# Input data
□ □ □ □ □ □ □
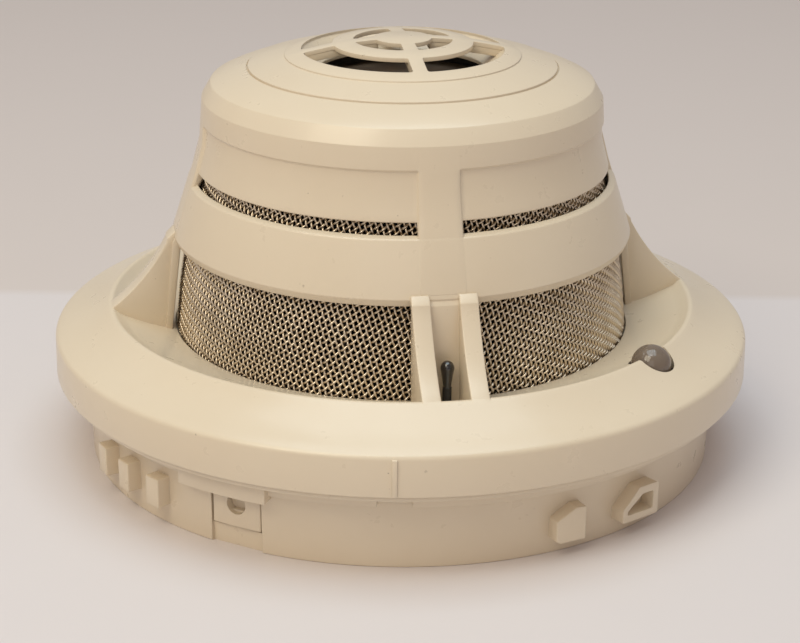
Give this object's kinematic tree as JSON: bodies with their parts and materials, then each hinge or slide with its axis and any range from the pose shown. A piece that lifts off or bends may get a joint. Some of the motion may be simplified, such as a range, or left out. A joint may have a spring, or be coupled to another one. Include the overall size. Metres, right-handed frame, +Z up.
{
  "type": "smoke detector",
  "caption": "Round plug-in smoke detector head with a wide flange, screened air slots, a heat sensor bead, an indicator lens and a sounder behind a round top grille.",
  "frame": {"origin": "centre of the skirt's bottom rim, at the lowest point", "axes": "+Z up through the dome's grille, -Y towards the heat sensor, +X to the right seen from the sensor's side"},
  "size_m": [0.117, 0.117, 0.0691],
  "materials": {
    "ivory_plastic": "fine satin gloss, moulded",
    "black_plastic": "matt black",
    "screen_steel": "bright woven wire",
    "steel": "bright",
    "brass": "spring brass",
    "board": "solder-masked laminate",
    "smoked_lens": "smoky clear moulding",
    "white_resin": "moulded resin",
    "optic_resin": "tinted resin",
    "bead": "glossy epoxy bead",
    "diaphragm": "dark grey lacquered brass",
    "gasket": "soft foam rubber",
    "lead": "red insulation"
  },
  "bodies": {
    "base": {"base_moulding": "ivory_plastic", "latch_pin": "steel", "latch_spring": "steel", "contact_blade_1": "brass", "contact_blade_2": "brass", "contact_blade_3": "brass", "contact_blade_4": "brass", "contact_posts": "brass", "main_board": "board", "board_screws": "steel", "microcontroller": "black_plastic", "smoothing_capacitor": "black_plastic", "sounder_transformer": "black_plastic", "board_header": "black_plastic", "indicator_led": "white_resin", "light_pipe": "smoked_lens", "thermistor": "bead", "thermistor_sleeve": "black_plastic", "chamber_base": "black_plastic", "labyrinth": "black_plastic", "chamber_lid": "black_plastic", "ir_emitter": "optic_resin", "photodiode": "optic_resin", "photodiode_shield": "steel", "sounder_carrier": "black_plastic", "carrier_screws": "steel", "sounder_housing": "black_plastic", "piezo_disc": "brass", "sounder_diaphragm": "diaphragm", "sounder_front": "black_plastic", "sounder_gasket": "gasket", "sounder_lead": "lead"},
    "cover": {"outer_cover": "ivory_plastic", "insect_screen": "screen_steel", "screen_retainer": "ivory_plastic"},
    "latch": {"locking_latch": "ivory_plastic"}
  },
  "joints": [
    {"name": "cover_lift", "type": "slide", "parent": "base", "child": "cover", "axis": [0, 0, 1], "range_m": [0, 0.06]},
    {"name": "latch_press", "type": "hinge", "parent": "base", "child": "latch", "pos_m": [-0.03107, -0.04006, 0.009], "axis": [0.7902, -0.6129, 0], "range_deg": [0, 8], "stiffness_Nm_per_rad": 0.01, "springref_deg": -11.46, "deforming": ["latch_spring"]}
  ]
}
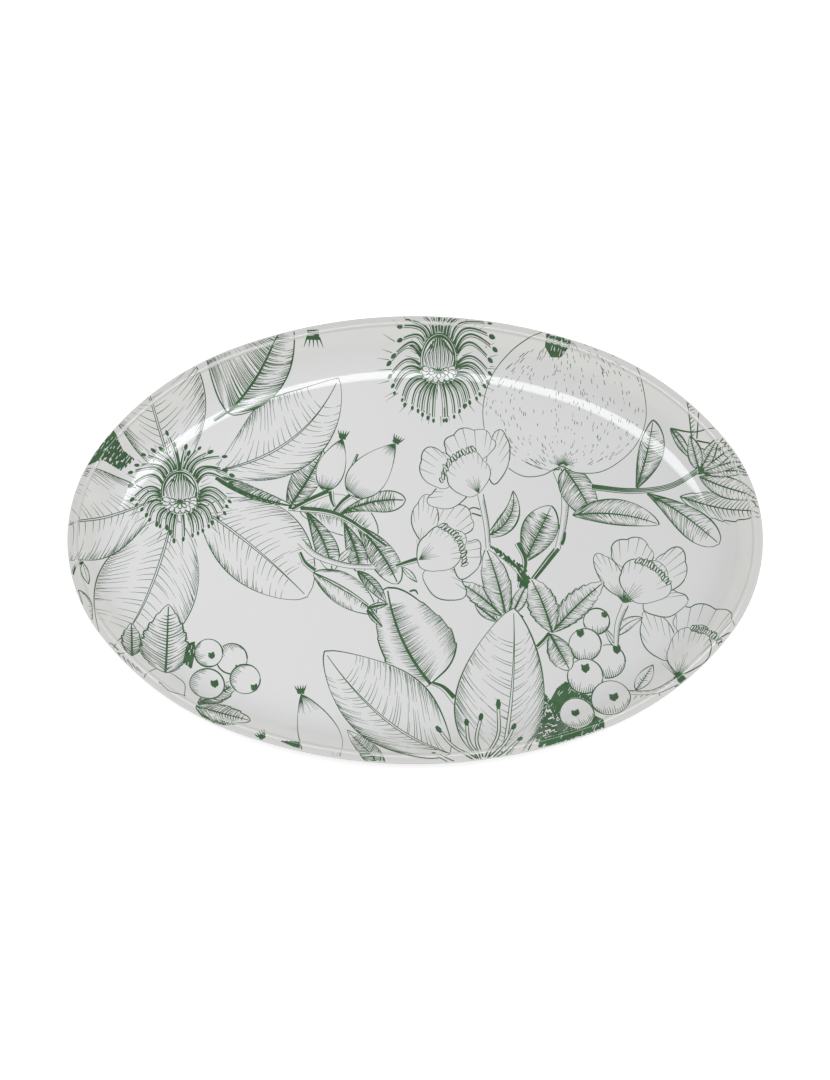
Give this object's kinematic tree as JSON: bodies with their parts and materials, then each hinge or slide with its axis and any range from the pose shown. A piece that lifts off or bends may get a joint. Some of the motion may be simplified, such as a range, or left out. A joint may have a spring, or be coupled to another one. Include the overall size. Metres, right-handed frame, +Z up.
{
  "type": "oval serving platter",
  "caption": "Oval glazed ceramic serving platter with a sloping wall, a narrow sloping lip, a foot ring and a green line-drawn botanical print",
  "frame": {"origin": "centre of the foot ring's standing plane, under the middle of the oval", "axes": "+X along the long axis, +Y along the short axis, +Z up out of the dish"},
  "size_m": [0.36, 0.24, 0.0259],
  "materials": {
    "clay": "fired clay, matt where it is left dry on the foot ring",
    "glaze": "clear glossy glaze over off-white ware",
    "print": "dark green ceramic colour under a glossy glaze"
  },
  "bodies": {
    "root": {"clay_body": "clay", "face_glaze": "glaze", "back_glaze": "glaze", "recess_glaze": "glaze", "print_star_flower": "print", "print_crest_flower": "print", "print_folded_leaf": "print", "print_rim_calyx": "print", "print_rosehips": "print", "print_lobed_leaf": "print", "print_closed_bud": "print", "print_left_berries": "print", "print_bottom_hip": "print", "print_heart_leaf": "print", "print_lily": "print", "print_twin_peonies": "print", "print_big_fruit": "print", "print_fruit_leaves": "print", "print_rim_branch": "print", "print_right_peony": "print", "print_serrated_leaves": "print", "print_right_berries": "print", "print_corner_peony": "print"}
  },
  "joints": []
}
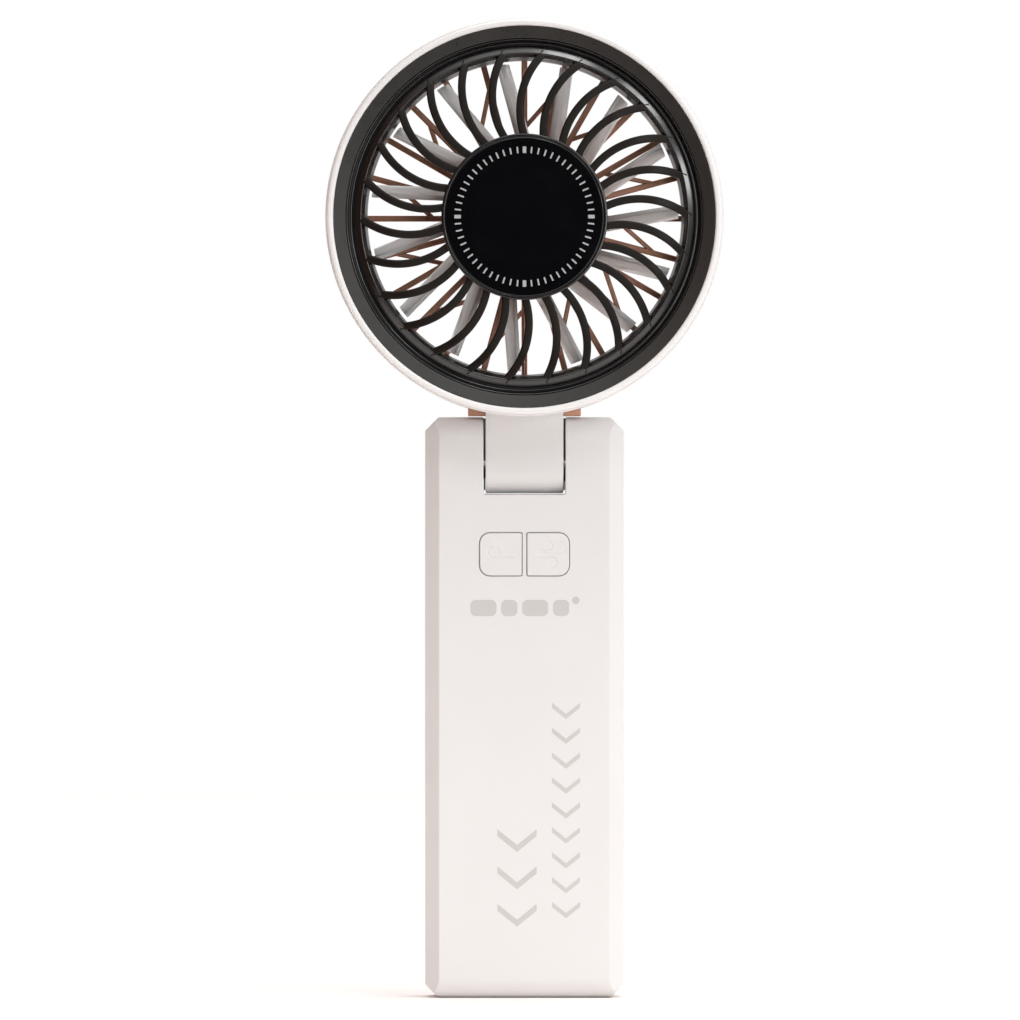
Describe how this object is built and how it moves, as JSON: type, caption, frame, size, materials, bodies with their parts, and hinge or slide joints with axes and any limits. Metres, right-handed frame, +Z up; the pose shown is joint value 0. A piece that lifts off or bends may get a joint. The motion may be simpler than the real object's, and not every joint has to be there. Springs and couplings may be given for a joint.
{
  "type": "handheld folding fan",
  "caption": "Battery fan with a flat-sided handle, push buttons and a round guarded head that folds back on a hinged arm.",
  "frame": {"origin": "centre of the handle's flat base, on the surface that it stands on", "axes": "+Z up the handle towards the head, -Y out of the front where the buttons and the grille are, +X to the right seen from the front"},
  "size_m": [0.0852, 0.0396, 0.2099],
  "materials": {
    "white_shell": "fine satin moulded plastic, warm white",
    "white_ring": "semi-gloss moulded plastic, warm white",
    "white_button": "satin moulded plastic, warm white",
    "grey_bezel": "satin dark grey",
    "black_gloss": "polished black",
    "black_grille": "gloss brown-black",
    "lens_black": "polished smoked lens",
    "blade_plastic": "milky translucent plastic",
    "copper_trim": "metallic copper",
    "steel": "machined steel",
    "dark_steel": "black oxide steel",
    "magnet": "sintered magnet",
    "copper_wire": "enamelled copper wire",
    "bronze": "oil-filled bronze",
    "nickel": "nickel strip",
    "cell_sleeve": "shrink-sleeved lithium cell",
    "black_plastic": "moulded black plastic",
    "board": "glass-fibre circuit board",
    "chip": "moulded component package",
    "capacitor": "ceramic component",
    "lead": "soft black lead"
  },
  "bodies": {
    "handle": {"front_shell": "white_shell", "rear_shell": "white_shell", "handle_screws": "dark_steel", "left_switch": "black_plastic", "right_switch": "black_plastic", "battery_cell_left": "cell_sleeve", "battery_cell_right": "cell_sleeve", "cell_links": "nickel", "battery_cradle": "black_plastic", "battery_leads": "lead", "main_board": "board", "charge_socket": "steel", "controller_chip": "chip", "power_inductor": "chip", "board_capacitors": "capacitor", "motor_connector": "white_button", "handle_lead": "lead", "hinge_pin": "steel", "hinge_sleeve": "steel", "friction_washers": "steel", "hinge_springs": "steel", "hinge_nuts": "steel"},
    "left_button": {"left_button": "white_button", "left_plunger": "black_plastic"},
    "right_button": {"right_button": "white_button", "right_plunger": "black_plastic"},
    "head": {"arm_body": "white_shell", "arm_cover": "white_shell", "hinge_bushes": "bronze", "neck_gussets": "copper_trim", "arm_screws": "dark_steel", "head_shell": "white_shell", "front_ring": "white_ring", "front_bezel": "grey_bezel", "front_grille": "black_grille", "duct": "black_gloss", "rear_guard": "copper_trim", "guard_screws": "dark_steel", "display_ring": "black_gloss", "display_lens": "lens_black", "display_board": "board", "display_module": "black_plastic", "motor_base": "nickel", "motor_screws": "dark_steel", "motor_board": "board", "stator_core": "steel", "stator_windings": "copper_wire", "front_bearing": "steel", "rear_bearing": "steel", "head_lead": "lead"},
    "impeller": {"impeller": "blade_plastic", "rotor_bell": "steel", "rotor_magnets": "magnet", "motor_shaft": "steel", "shaft_clip": "dark_steel"}
  },
  "joints": [
    {"name": "head_fold", "type": "hinge", "parent": "handle", "child": "head", "pos_m": [0, 0.0095, 0.11275], "axis": [-1, 0, 0], "range_deg": [0, 180]},
    {"name": "impeller_spin", "type": "hinge", "parent": "head", "child": "impeller", "pos_m": [0, 0, 0.1673], "axis": [0, 1, 0], "continuous": true},
    {"name": "left_button_press", "type": "slide", "parent": "handle", "child": "left_button", "axis": [0, 1, 0], "range_m": [0, 0.0003], "stiffness_N_per_m": 2500, "springref_m": -0.0003},
    {"name": "right_button_press", "type": "slide", "parent": "handle", "child": "right_button", "axis": [0, 1, 0], "range_m": [0, 0.0003], "stiffness_N_per_m": 2500, "springref_m": -0.0003}
  ]
}
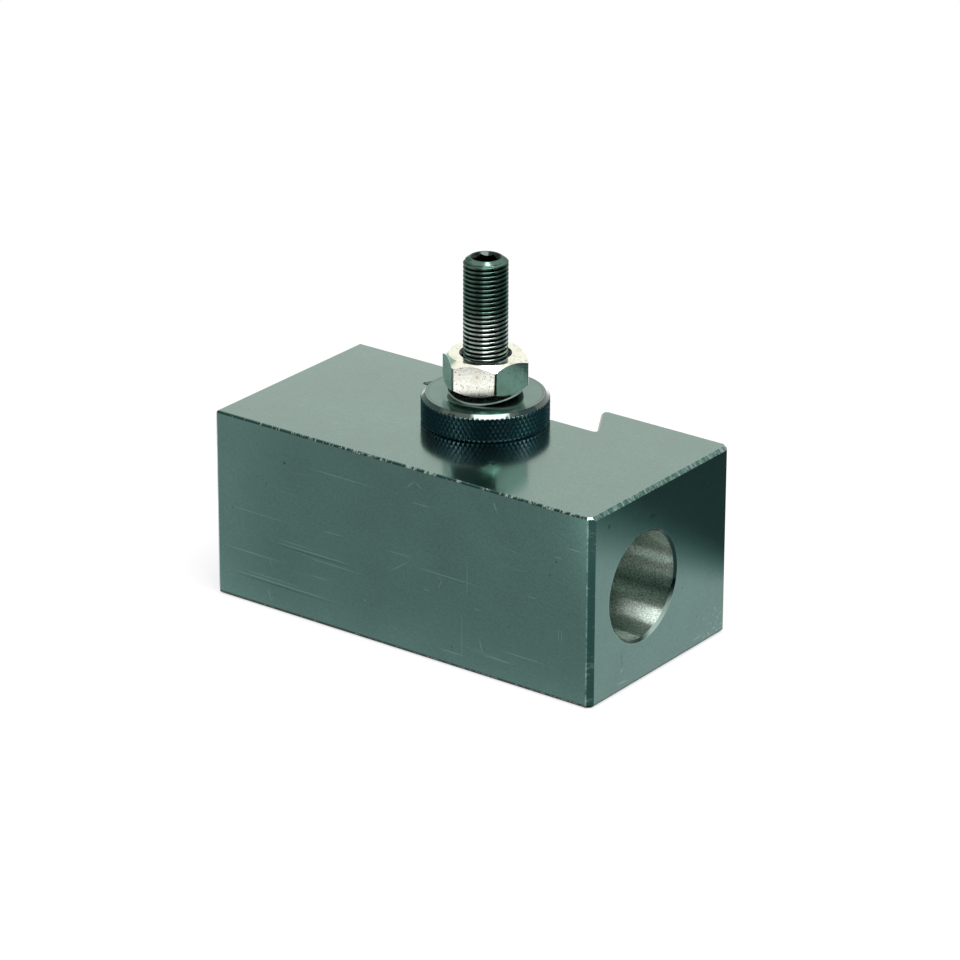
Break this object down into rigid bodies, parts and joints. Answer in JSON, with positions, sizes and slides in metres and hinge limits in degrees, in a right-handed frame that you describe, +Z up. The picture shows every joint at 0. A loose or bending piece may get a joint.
□ □ □ □ □ □ □
# Task prompt
List each line of the records that holds the string "caption".

# Reply to the task
  "caption": "Round plug-in smoke detector head with a wide flange, screened air slots, a heat sensor bead, an indicator lens and a sounder behind a round top grille.",
  "caption": "Oval glazed ceramic serving platter with a sloping wall, a narrow sloping lip, a foot ring and a green line-drawn botanical print",
Describe how this object is built and how it moves, as JSON: type, caption, frame, size, materials, bodies with their parts, and hinge or slide joints with axes and any limits. Metres, right-handed frame, +Z up; the pose shown is joint value 0. A piece that lifts off or bends may get a joint. The motion may be simpler than the real object's, and not every joint has to be there. Springs and couplings may be given for a joint.
  "caption": "Battery fan with a flat-sided handle, push buttons and a round guarded head that folds back on a hinged arm.",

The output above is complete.